JOB - Present the following entries again, word for word and in full.

RECORDED INFORMATION -
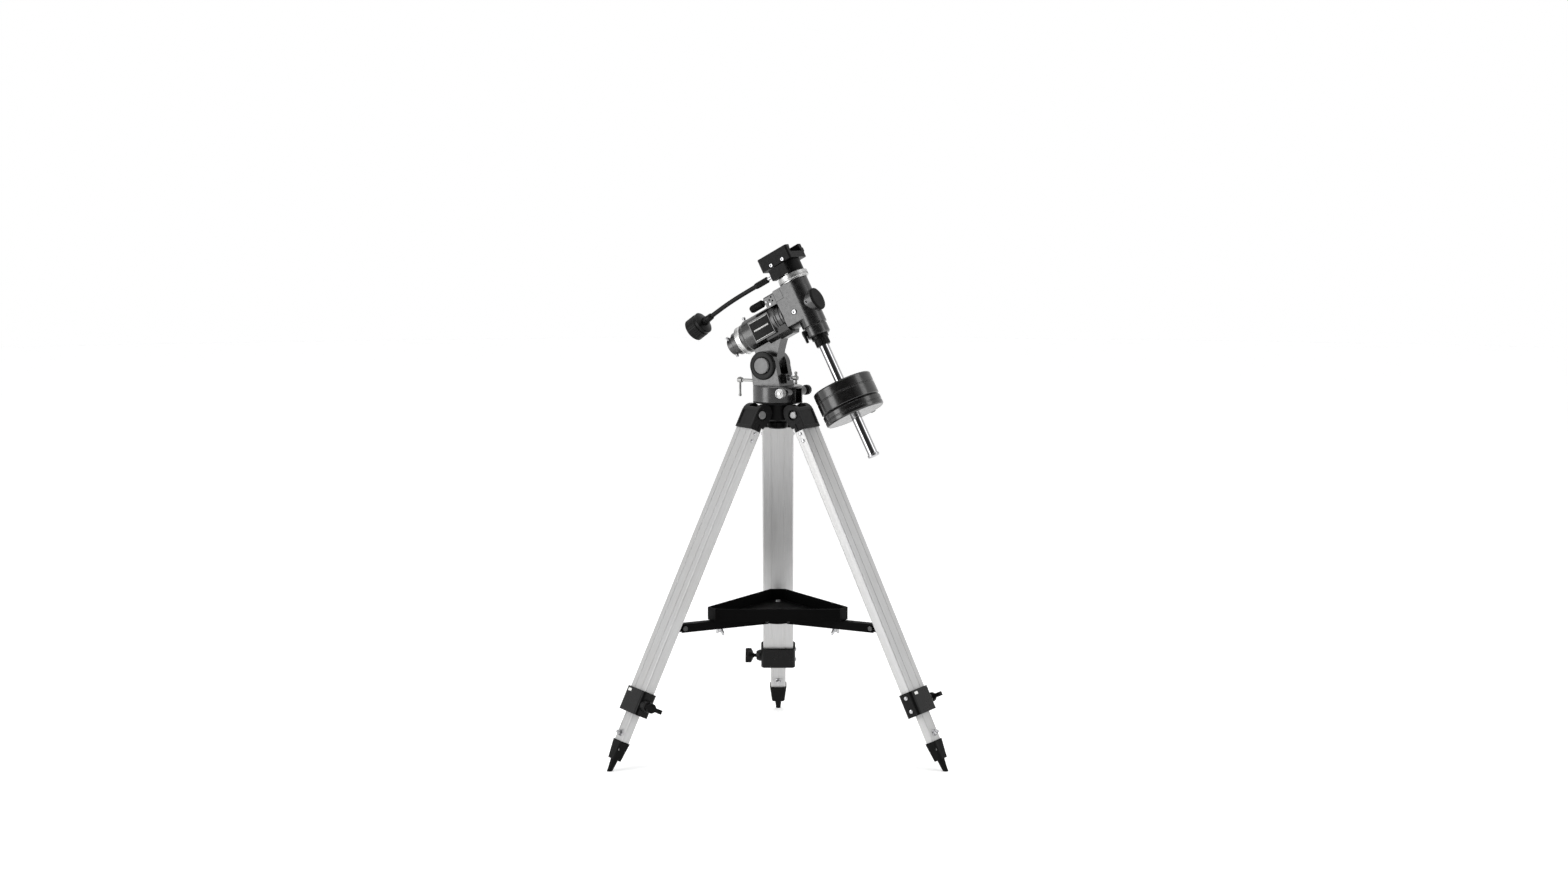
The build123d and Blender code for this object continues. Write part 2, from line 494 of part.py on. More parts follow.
with BuildPart() as ra_housing:
    low, high = RA_SPAN
    turn(ra, (RA_SHAFT_RADIUS + RUN, -163), (CIRCLE_BORE, -163), (CIRCLE_BORE, -150), (29, -150), (30, -149),
         (30, low - 4), (31.5, low - 3), (RA_RADIUS, low), (RA_RADIUS, high - 3), (32, high - 1.5), (32, high + 1),
         (30, high + 2), (30, high + 9), (28, high + 10), (28, RA_FRONT), (RA_SHAFT_RADIUS + RUN, RA_FRONT))
    block(dec, (-118, -34.2, -25), (-68, -20, 20))
    plate(side(head, WEB_HALF), ((-57, 827), (-44, 803), (-36.6, 778), (2.6, 778), (8.5, 806), (12.8, 822),
                                 (16, 832), (10, 860)), 2 * WEB_HALF)
    keel_end = local(dec, (-98, 0, 0), z_dir=(1, 0, 0), x_dir=(0, 1, 0))
    plate(keel_end, ((-28, -17), (-22, -29), (-12, -38.5), (12, -38.5), (22, -29), (28, -17)), 53.6)
    disc(pivot_line, 19.6, -WEB_HALF, WEB_HALF)
    block(head, (PIVOT_OUT - FINGER_HALF, -WEB_HALF + 3, 747), (PIVOT_OUT + FINGER_HALF, WEB_HALF - 3, 778))
    disc(local(head, (PIVOT_OUT, 0, 747), z_dir=(0, -1, 0)), FINGER_HALF, -WEB_HALF + 3, WEB_HALF - 3)
    disc(pivot_line, PIVOT_PIN + RUN, -40, 40, mode=Mode.SUBTRACT)
    disc(ra, RA_SHAFT_RADIUS + RUN, -170, -40, mode=Mode.SUBTRACT)
    disc(ra, 24, -126, -78, mode=Mode.SUBTRACT)
    disc(ra, RA_WHEEL_RADIUS + 1, *WHEEL_SPAN, mode=Mode.SUBTRACT)
    block(dec, (-69, -20, 12), (-54, 20, 36), mode=Mode.SUBTRACT)
keep(ra_housing, "ra_housing")

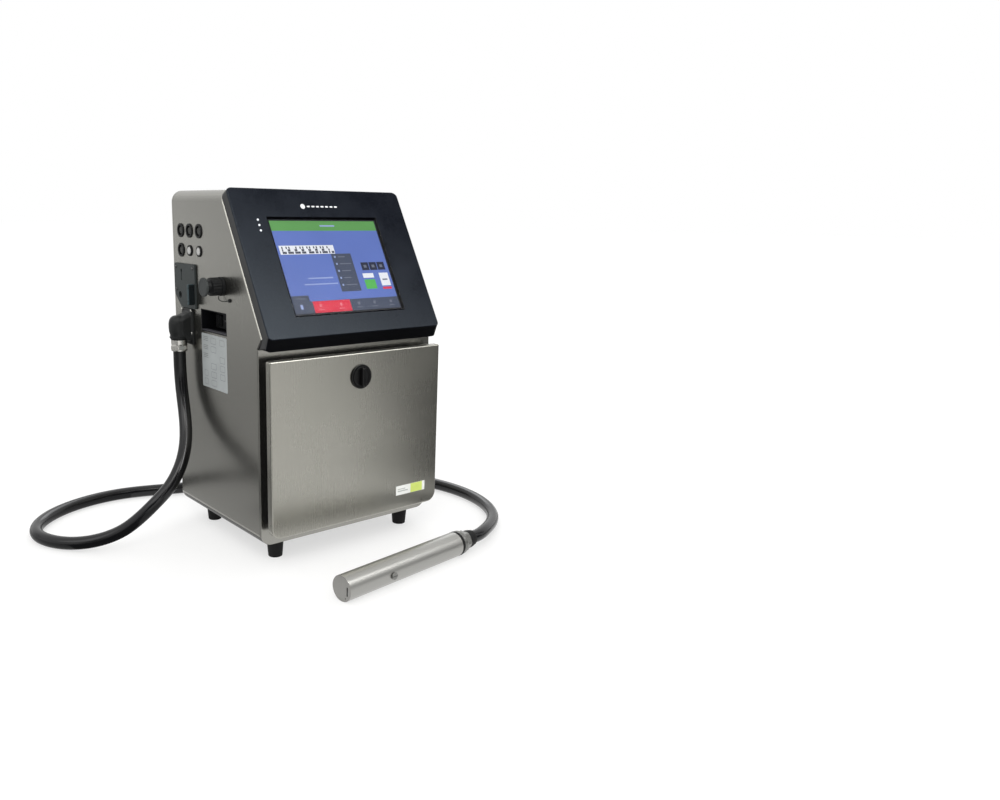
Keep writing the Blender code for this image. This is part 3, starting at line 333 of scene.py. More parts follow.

WORKED SOLUTION -
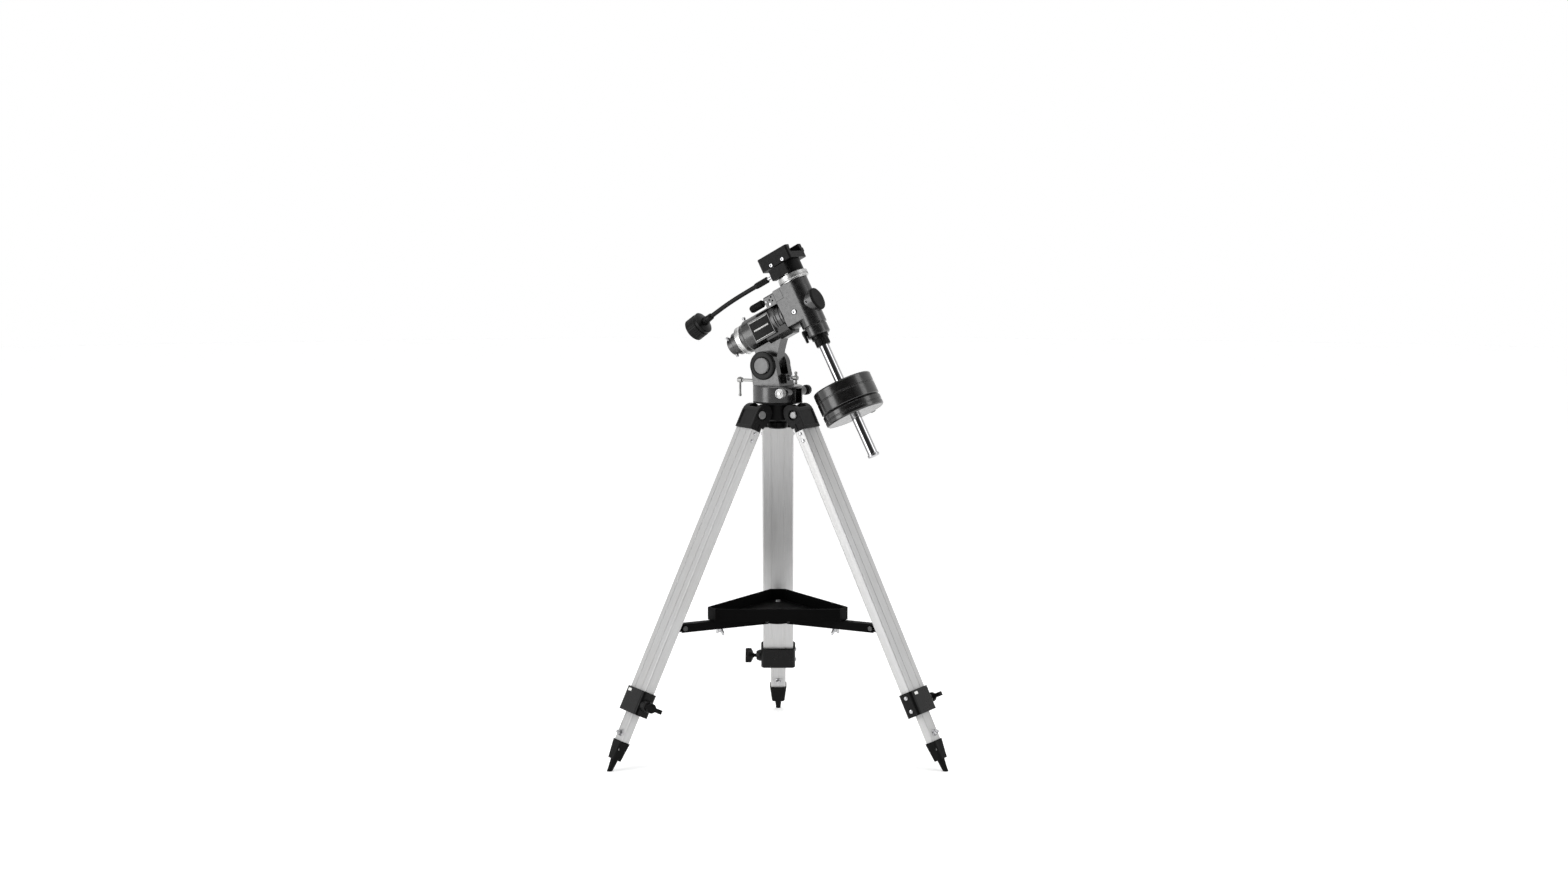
The build123d and Blender code for this object continues. Write part 2, from line 494 of part.py on. More parts follow.
with BuildPart() as ra_housing:
    low, high = RA_SPAN
    turn(ra, (RA_SHAFT_RADIUS + RUN, -163), (CIRCLE_BORE, -163), (CIRCLE_BORE, -150), (29, -150), (30, -149),
         (30, low - 4), (31.5, low - 3), (RA_RADIUS, low), (RA_RADIUS, high - 3), (32, high - 1.5), (32, high + 1),
         (30, high + 2), (30, high + 9), (28, high + 10), (28, RA_FRONT), (RA_SHAFT_RADIUS + RUN, RA_FRONT))
    block(dec, (-118, -34.2, -25), (-68, -20, 20))
    plate(side(head, WEB_HALF), ((-57, 827), (-44, 803), (-36.6, 778), (2.6, 778), (8.5, 806), (12.8, 822),
                                 (16, 832), (10, 860)), 2 * WEB_HALF)
    keel_end = local(dec, (-98, 0, 0), z_dir=(1, 0, 0), x_dir=(0, 1, 0))
    plate(keel_end, ((-28, -17), (-22, -29), (-12, -38.5), (12, -38.5), (22, -29), (28, -17)), 53.6)
    disc(pivot_line, 19.6, -WEB_HALF, WEB_HALF)
    block(head, (PIVOT_OUT - FINGER_HALF, -WEB_HALF + 3, 747), (PIVOT_OUT + FINGER_HALF, WEB_HALF - 3, 778))
    disc(local(head, (PIVOT_OUT, 0, 747), z_dir=(0, -1, 0)), FINGER_HALF, -WEB_HALF + 3, WEB_HALF - 3)
    disc(pivot_line, PIVOT_PIN + RUN, -40, 40, mode=Mode.SUBTRACT)
    disc(ra, RA_SHAFT_RADIUS + RUN, -170, -40, mode=Mode.SUBTRACT)
    disc(ra, 24, -126, -78, mode=Mode.SUBTRACT)
    disc(ra, RA_WHEEL_RADIUS + 1, *WHEEL_SPAN, mode=Mode.SUBTRACT)
    block(dec, (-69, -20, 12), (-54, 20, 36), mode=Mode.SUBTRACT)
keep(ra_housing, "ra_housing")

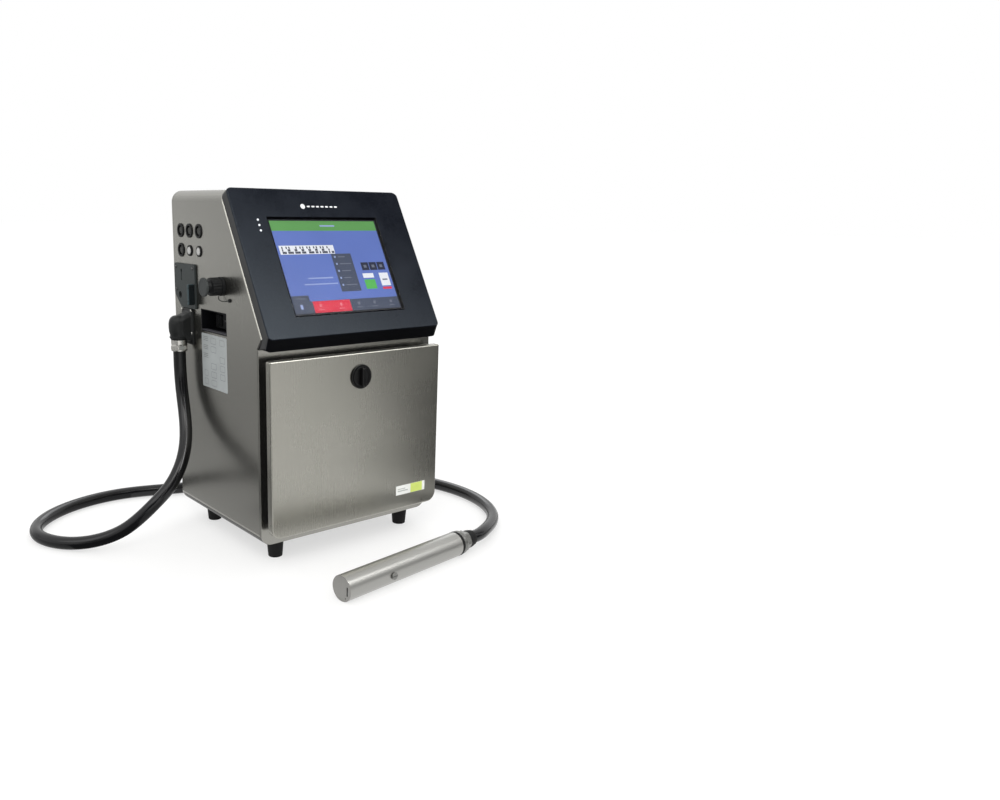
Keep writing the Blender code for this image. This is part 3, starting at line 333 of scene.py. More parts follow.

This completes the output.